Caring responsibilities can prevent young carers from revelling in their childhood. However, one festival celebrates the dedicated contribution young carers provide in society. We learn more about the annual Scottish Young Carers Festival.
Being an unpaid carer is an important role within the home and for your loved one. Young carers across Scotland play a vital part in the support of family members, but it can come at a price.
Growing up is a rollercoaster of emotions, activities, socialising and education. For young carers, this is heightened with the responsibilities that many other young people may not experience in their daily lives.
From running errands, dispensing medication, attending doctor’s appointments and more, young carers are called to mature earlier.
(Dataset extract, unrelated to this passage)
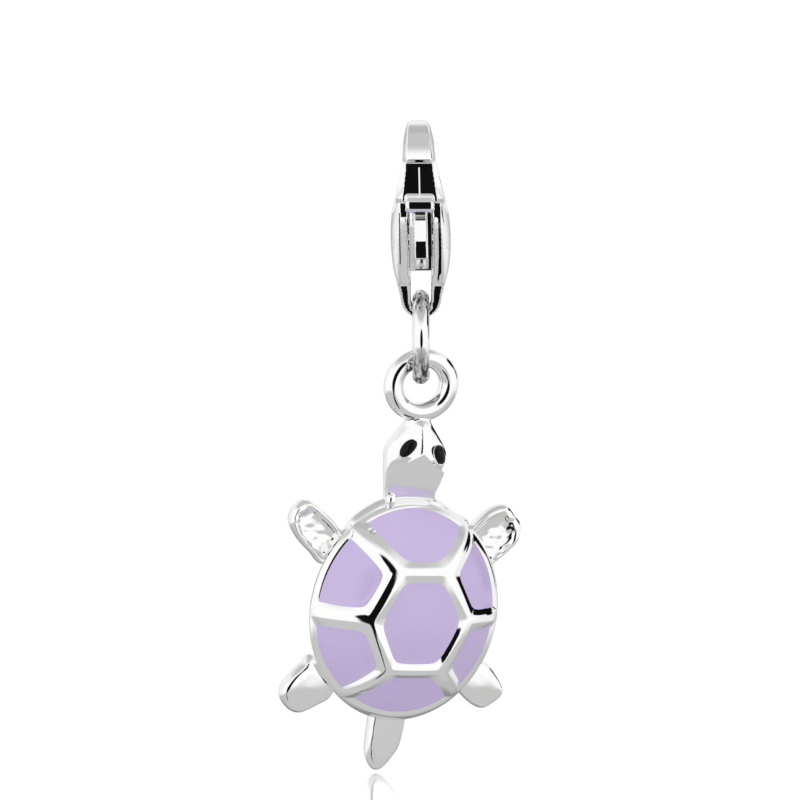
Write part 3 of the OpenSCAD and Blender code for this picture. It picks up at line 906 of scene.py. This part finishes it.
def make_turtle():
    """Legs, tail, shoulders, head, drip and loop cast as one, with face, eye pits and shell."""
    limbs = [pillow(*limb) for limb in LIMBS]
    for leg in limbs[:2]:
        stand(leg, turned(FRONT_LEAN, "X", (0, 0, LEG_ROOT)))
    for leg in limbs[2:4]:
        for v in leg.data.vertices:
            v.co.y += REAR_BOW * (v.co.z + LEG_ROOT) ** 2
        stand(leg, turned(REAR_LEAN, "X", (0, 0, -LEG_ROOT)))
    stand(limbs[4], turned(TAIL_LEAN, "X", (0, 0, TAIL_ROOT)))
    limbs = join("limbs", *limbs)
    stand(limbs, ON_SHELL @ Matrix.Translation((0, LIMB_Y, 0)))
    head = stack("head", spread(HEAD_ROWS, HEAD_LEVELS), HEAD_SIDES, head_ring)
    stand(head, Matrix.Translation((0, 0, -SHELL_DROP)))
    drip = drop_form("drip", DRIP_SIZE, Matrix.Translation(DRIP_PLACE))
    loop = hoop("loop", LOOP_MIDDLE_R, LOOP_SWELL_R, 120, 40, Matrix.Diagonal((LOOP_STRETCH, 1, 1, 1)))
    core = join("core", limbs, head, drip, loop)
    cast(core, TURTLE_GRAIN, passes=3)
    crumple(core)
    combine(core, make_face(), "UNION")
    for side in (-1, 1):
        pit = Matrix.Translation(PIT_SHIFTS[side]) @ eye_place(side) @ Matrix.Scale(PIT_SIZES[side], 4)
        size = [a + PIT_MARGIN for a in EYE_SIZES[side]]
        combine(core, drop_form("pit", size, pit, fineness=4), "DIFFERENCE")
    shell = make_shell()
    stand(shell, ON_SHELL)
    combine(core, shell, "UNION")
    return core


# How far a filling runs on under its bars, how far from the edge it ends, and its thickness
ENAMEL_UNDER, ENAMEL_RIM, ENAMEL_THICK = 0.36, 0.07, 0.2
# How high it creeps up the bars, and over which width
ENAMEL_CREEP, CREEP_WIDTH = 0.04, 0.1
FILL_STEPS, FILL_SIDES = 64, 192


def make_enamel(corners, edges):
    """A filling cut from a skin that lies a little under the bars, and given its thickness."""
    reach = [dome_point(i / FILL_STEPS) for i in range(FILL_STEPS + 1)]
    reach = [(r, y) for r, y in reach if HALF_W - r > ENAMEL_RIM]
    fill = spun("fill", reach, FILL_SIDES)
    middle = sum((Vector((x, 0, z)) for x, z in corners), Vector()) / len(corners)
    for a, b in edges:
        along = Vector((b[0] - a[0], 0, b[1] - a[1]))
        out = Vector((along.z, 0, -along.x)).normalized()
        start = Vector((a[0], 0, a[1]))
        if (middle - start).dot(out) > 0:
            out = -out
        start -= out * ENAMEL_UNDER
        edit(fill, lambda: bpy.ops.mesh.bisect(plane_co=start, plane_no=out, clear_outer=True))
    for v in fill.data.vertices:
        edge = min(from_bars(v.co.x, v.co.z) - BAR_HALF_W, into_field(v.co.x, v.co.z))
        rise = ENAMEL_CREEP * math.exp(-(max(edge, 0) / CREEP_WIDTH) ** 2)
        v.co -= dome_out(v.co) * (ENAMEL_DIP - rise)
    modify(fill, "SOLIDIFY", thickness=ENAMEL_THICK, offset=-1)
    face_out(fill)
    return fill


CELLS = {
    "centre": (HEXAGON, [(HEXAGON[i], HEXAGON[(i + 1) % 6]) for i in range(6)])}
for i, name in enumerate(["top", "upper_right", "lower_right", "bottom", "lower_left", "upper_left"]):
    j = (i + 1) % 6
    CELLS[name] = ([HEXAGON[i], BAR_ENDS[i], BAR_ENDS[j], HEXAGON[j]],
                   [(HEXAGON[i], HEXAGON[j]), (HEXAGON[i], BAR_ENDS[i]), (HEXAGON[j], BAR_ENDS[j])])


# The pieces, each set down in its place
pose = turtle_pose()
set_down(make_clasp(), "clasp_casting", "clasp", "clasp_body", cast_silver)
set_down(make_rivet(), "rivet_pin", "clasp", "clasp_rivet", wire_silver)
set_down(make_lever(), "lever_casting", "lever", "clasp_lever", wire_silver)
set_down(make_ring(), "ring_wire", "ring", "jump_ring", ring_silver,
         Matrix.Translation((0, 0, RING_Z)))
set_down(make_turtle(), "turtle_casting", "turtle", "turtle_body", cast_silver, pose)
for name, (corners, edges) in CELLS.items():
    set_down(make_enamel(corners, edges), "filling_" + name, "turtle", "enamel_" + name,
             lilac, pose @ ON_SHELL)
for side, name in ((-1, "left"), (1, "right")):
    set_down(make_eye(side), "drop_" + name, "turtle", "eye_" + name, black, pose)


# Camera and light
# The picture's width in millimetres, at the charm
PICTURE_W = 40.0
LENS, SENSOR = 1000.0, 36.0
LOOK_AT = Vector((-1.05, 0, -13.06)) * MM
CAMERA_RISE = math.radians(9)

camera_data = bpy.data.cameras.new("camera")
camera_data.lens, camera_data.sensor_width = LENS, SENSOR
camera = bpy.data.objects.new("camera", camera_data)
bpy.context.collection.objects.link(camera)
away = Vector((0, -math.cos(CAMERA_RISE), math.sin(CAMERA_RISE)))
camera.location = LOOK_AT + away * (PICTURE_W * MM * LENS / SENSOR)
camera.rotation_mode = "QUATERNION"
camera.rotation_quaternion = (-away).to_track_quat("-Z", "Y")
camera_data.clip_start, camera_data.clip_end = 0.1, 50
bpy.context.scene.camera = camera
bpy.context.scene.view_settings.view_transform = "Standard"

# Brightness of the tent, its lower half and its ceiling, and the two rises in degrees between which
# each sets in
TENT_LEVEL = 1.05
FLOOR_SHARE, FLOOR_RISE = 0.555, (-16, -27)
CEILING_SHARE, CEILING_RISE = 0.55, (32, 56)
# The tent is a little dimmer at its sides, and more so low down behind
SIDE_SHARE, SIDE_TURN = 0.88, (80, 110)
BACK_SHARE, BACK_TURN, BACK_RISE = 0.55, (128, 168), (4, -3)
# A black flag is its way round from the camera, its rise, its half width and its half height, in degrees
FLAGS = [(6, 1, 18, 27), (3, -38, 7, 16), (123, 3, 10, 9), (119, 16, 24, 9)]
FLAG_SOFTNESS, FLAG_LEVEL = 0.13, 0.005
# The floor's height and side in metres, how it glows, and how much it mirrors
FLOOR_Z, FLOOR_SIDE, FLOOR_GLOW, FLOOR_GLOSS = -32.16 * MM, 6, 0.46, 0.62
TOP_LIGHT, TOP_LIGHT_TILT, TOP_LIGHT_BREADTH = 0.8, math.radians(30), math.radians(40)
DEGREES = 180 / math.pi


def studio():
    """A white tent with a grey lower half, and black flags round the camera and at the right."""
    world = bpy.data.worlds.new("studio")
    bpy.context.scene.world = world
    sheet = Sheet(world)
    way = sheet.node("ShaderNodeTexCoord", output="Generated")
    x = sheet.node("ShaderNodeSeparateXYZ", {}, {"Vector": way})
    turn = sheet.node("ShaderNodeMath", {"operation": "ARCTAN2"}, {0: x, 1: 0 - x.out("Y")}) * DEGREES
    rise = sheet.node("ShaderNodeMath", {"operation": "ARCSINE"}, {0: x.out("Z")}) * DEGREES
    aside = sheet.node("ShaderNodeMath", {"operation": "ABSOLUTE"}, {0: turn})

    def ramp(value, low, high, start, end):
        return sheet.node("ShaderNodeMapRange", {"interpolation_type": "SMOOTHSTEP"}, {
            "Value": value, "From Min": low, "From Max": high, "To Min": start, "To Max": end})

    light = TENT_LEVEL * ramp(rise, FLOOR_RISE[1], FLOOR_RISE[0], FLOOR_SHARE, 1)
    light = light * ramp(rise, *CEILING_RISE, 1, CEILING_SHARE) * ramp(aside, *SIDE_TURN, 1, SIDE_SHARE)
    low_behind = ramp(rise, BACK_RISE[1], BACK_RISE[0], 1, 0)
    light = light * (1 - ramp(aside, *BACK_TURN, 0, 1 - BACK_SHARE) * low_behind)
    for turn_at, rise_at, half_turn, half_rise in FLAGS:
        across, up = (turn - turn_at) / half_turn, (rise - rise_at) / half_rise
        away = sheet.node("ShaderNodeMath", {"operation": "SQRT"}, {0: across * across + up * up})
        light = light * ramp(away, 1 - FLAG_SOFTNESS, 1 + FLAG_SOFTNESS, FLAG_LEVEL, 1)
    plain = sheet.node("ShaderNodeLightPath", output="Is Camera Ray")
    sheet.node("ShaderNodeOutputWorld", {}, {"Surface": sheet.node("ShaderNodeBackground", {}, {
        "Color": grey(1), "Strength": light + plain * (1.0 - light)})})


def glossy_floor():
    """A white, polished floor just under the tail, which the metal doesn't mirror."""
    clear_selection()
    bpy.ops.mesh.primitive_plane_add(size=FLOOR_SIDE, location=(0, 0, FLOOR_Z))
    floor = placed("floor")
    material, sheet = new_material("white_floor")
    place = sheet.node("ShaderNodeTexCoord", output="Object")
    cloud = sheet.node("ShaderNodeTexNoise", {}, {"Vector": place, "Scale": 30.0})
    glow = sheet.node("ShaderNodeEmission", {}, {"Color": grey(1), "Strength": FLOOR_GLOW})
    gloss = sheet.node("ShaderNodeBsdfAnisotropic", {}, {
        "Color": grey(FLOOR_GLOSS), "Roughness": 0.1 + 0.02 * cloud})
    both = sheet.node("ShaderNodeAddShader", {}, {0: glow, 1: gloss})
    sheet.node("ShaderNodeOutputMaterial", {}, {"Surface": both})
    floor.data.materials.append(material)
    floor.visible_glossy = False


def soft_top_light():
    """A broad light high in front, for the enamel alone: it isn't mirrored."""
    clear_selection()
    bpy.ops.object.light_add(type="SUN", rotation=(TOP_LIGHT_TILT, 0, 0))
    light = bpy.context.active_object
    light.name = light.data.name = "top_light"
    light.data.energy, light.data.angle = TOP_LIGHT, TOP_LIGHT_BREADTH
    light.visible_glossy = False


studio()
soft_top_light()
glossy_floor()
“The work we do in partnership with young carers services estimate the reality to be closer to 100,000 young carers who have some caring responsibilities,” explains Paul Traynor, policy and external affairs manager at Carers Trust Scotland.
“This is not necessarily always as the primary carer, they may be part of a network of unpaid carers in the home.
“Some young carers can feel like they’re on their own, and, you really do need to know where to go for support,” Paul continues.
However, with the Scottish Young Carers Festival, young carers can not only have respite, there is also an opportunity to influence future government policy.
During the festival, young carers can get involved with relaxation on areas for wellbeing and mediation to circus skills, all the way to interacting with MSPs and getting involved with consultations: young carers are making a change.
Paul enthuses: “Within the consultation area, young carers can really feed into the research and decision making, which then helps us as a national organisation focus our efforts in influencing future policy.”
With MSPs including John Swinney and a recorded message from First Minister Nicola Sturgeon planned for the 400 young carers set to a end this year’s festival, change is imminent.
Alongside making a difference, young carers have the chance to relax from their responsibilities and come together with other young people with the same lived experience.
With many young people excited for the summer break, young carers can see their services and groups take a break over the summer time. That can leave the thousands of known young carers with nothing to look forward to until school commences.
The Scottish Young Carers Festival– now in its 12th year – changes this. Over three days, young carers can act like young people again and connect with their peers – who know what they’re going through. It is an invaluable tool for all young carers, and a chance to say thank you for their work.